## DIRECTIVE
Extract all data as written.

───── SOURCE DATA

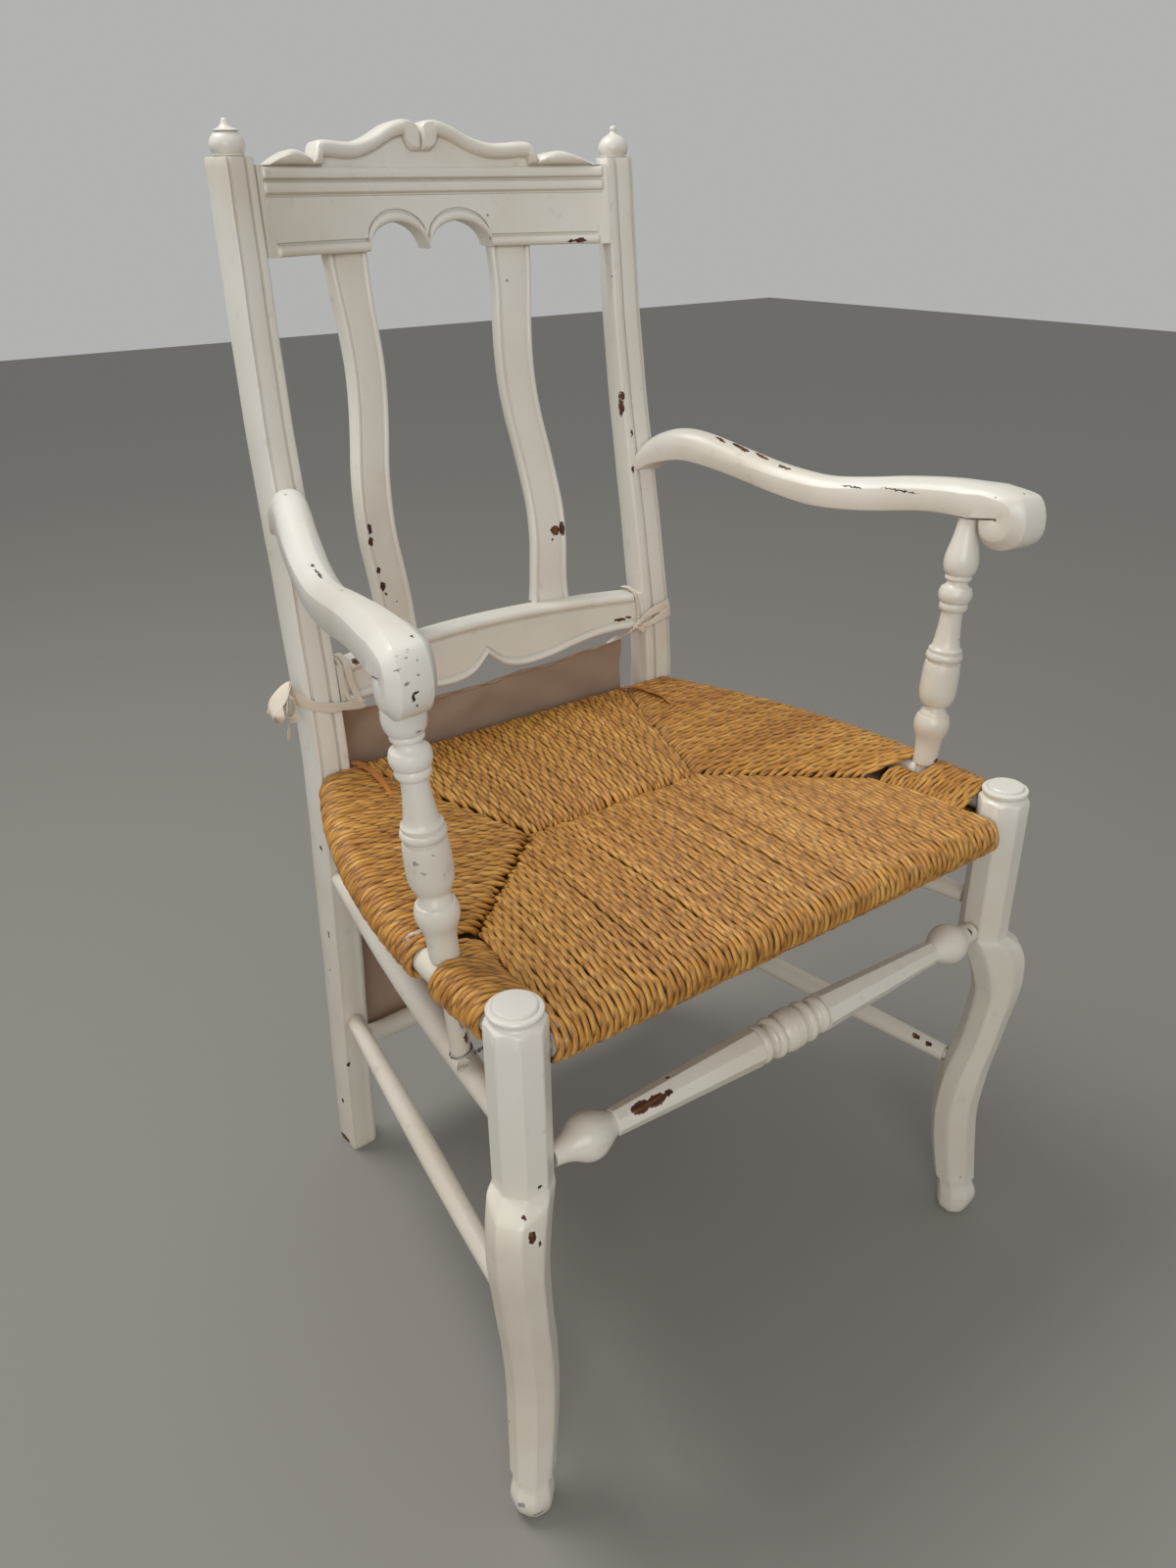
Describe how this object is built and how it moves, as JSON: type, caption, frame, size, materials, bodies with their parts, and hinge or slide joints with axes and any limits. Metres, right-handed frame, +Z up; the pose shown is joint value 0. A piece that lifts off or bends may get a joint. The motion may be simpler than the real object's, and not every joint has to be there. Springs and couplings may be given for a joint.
{
  "type": "rush seat armchair",
  "caption": "Tall-backed wooden armchair with chipped off-white paint, turned and carved frame, woven rush seat and a linen cloth tied behind the seat.",
  "frame": {"origin": "on the floor, under the middle of the chair's width and depth", "axes": "+Z up, the chair faces -Y, +X is to the right as seen from the front"},
  "size_m": [0.6084, 0.561, 1.0134],
  "materials": {
    "painted_wood": "worn off-white paint over dark wood",
    "rush": "twisted dry rush",
    "cane": "smooth varnished cane",
    "wire": "dull oxidised wire",
    "linen": "thin woven cloth",
    "tape": "thin woven tape"
  },
  "bodies": {
    "root": {"rear_post_left": "painted_wood", "rear_post_right": "painted_wood", "finial_left": "painted_wood", "finial_right": "painted_wood", "crest_rail": "painted_wood", "splat_left": "painted_wood", "splat_right": "painted_wood", "lower_back_rail": "painted_wood", "arm_left": "painted_wood", "arm_right": "painted_wood", "arm_support_left": "painted_wood", "arm_support_right": "painted_wood", "front_leg_left": "painted_wood", "front_leg_right": "painted_wood", "front_stretcher": "painted_wood", "upper_side_stretcher_left": "painted_wood", "upper_side_stretcher_right": "painted_wood", "lower_side_stretcher_left": "painted_wood", "lower_side_stretcher_right": "painted_wood", "rear_stretcher": "painted_wood", "seat_rail_front": "painted_wood", "seat_rail_back": "painted_wood", "seat_rail_left": "painted_wood", "seat_rail_right": "painted_wood", "rush_seat": "rush", "corner_strip_left": "cane", "corner_strip_right": "cane", "wire_wrap": "wire", "back_cloth": "linen", "tie_left": "tape", "tie_right": "tape"}
  },
  "joints": []
}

──────────

## OUTPUT OF THE EXERCISE
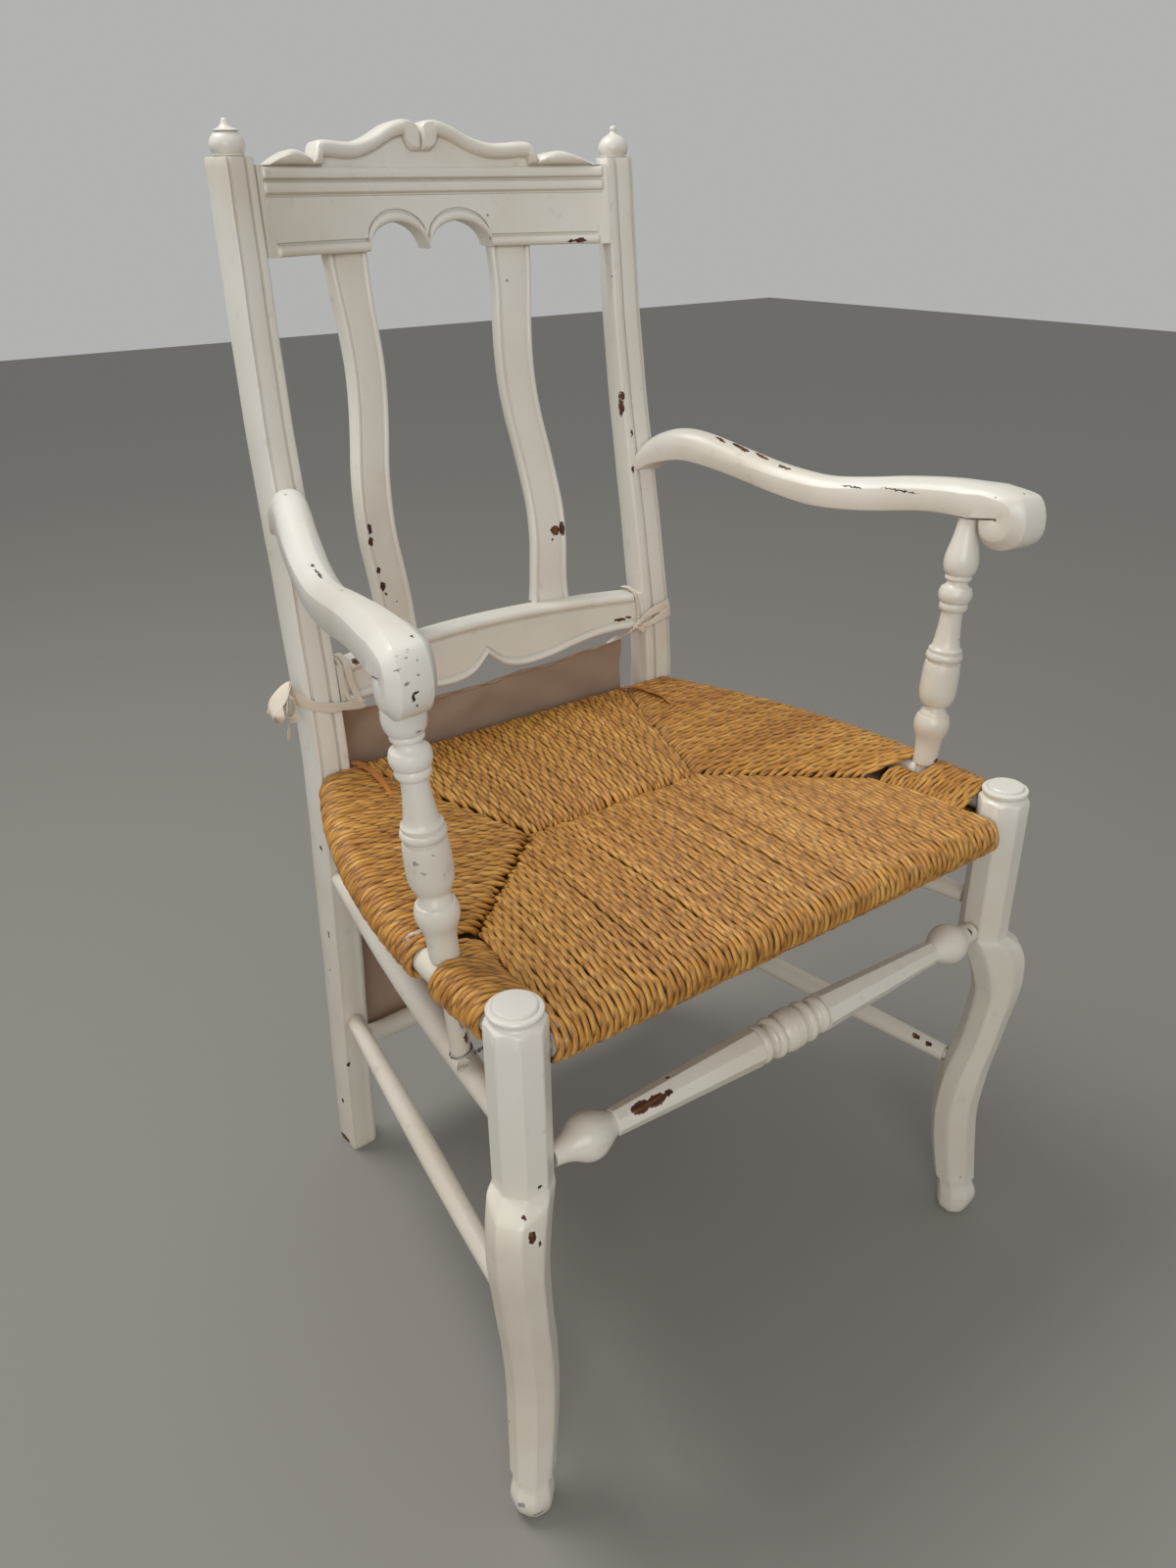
Describe how this object is built and how it moves, as JSON: type, caption, frame, size, materials, bodies with their parts, and hinge or slide joints with axes and any limits. Metres, right-handed frame, +Z up; the pose shown is joint value 0. A piece that lifts off or bends may get a joint. The motion may be simpler than the real object's, and not every joint has to be there. Springs and couplings may be given for a joint.
{
  "type": "rush seat armchair",
  "caption": "Tall-backed wooden armchair with chipped off-white paint, turned and carved frame, woven rush seat and a linen cloth tied behind the seat.",
  "frame": {"origin": "on the floor, under the middle of the chair's width and depth", "axes": "+Z up, the chair faces -Y, +X is to the right as seen from the front"},
  "size_m": [0.6084, 0.561, 1.0134],
  "materials": {
    "painted_wood": "worn off-white paint over dark wood",
    "rush": "twisted dry rush",
    "cane": "smooth varnished cane",
    "wire": "dull oxidised wire",
    "linen": "thin woven cloth",
    "tape": "thin woven tape"
  },
  "bodies": {
    "root": {"rear_post_left": "painted_wood", "rear_post_right": "painted_wood", "finial_left": "painted_wood", "finial_right": "painted_wood", "crest_rail": "painted_wood", "splat_left": "painted_wood", "splat_right": "painted_wood", "lower_back_rail": "painted_wood", "arm_left": "painted_wood", "arm_right": "painted_wood", "arm_support_left": "painted_wood", "arm_support_right": "painted_wood", "front_leg_left": "painted_wood", "front_leg_right": "painted_wood", "front_stretcher": "painted_wood", "upper_side_stretcher_left": "painted_wood", "upper_side_stretcher_right": "painted_wood", "lower_side_stretcher_left": "painted_wood", "lower_side_stretcher_right": "painted_wood", "rear_stretcher": "painted_wood", "seat_rail_front": "painted_wood", "seat_rail_back": "painted_wood", "seat_rail_left": "painted_wood", "seat_rail_right": "painted_wood", "rush_seat": "rush", "corner_strip_left": "cane", "corner_strip_right": "cane", "wire_wrap": "wire", "back_cloth": "linen", "tie_left": "tape", "tie_right": "tape"}
  },
  "joints": []
}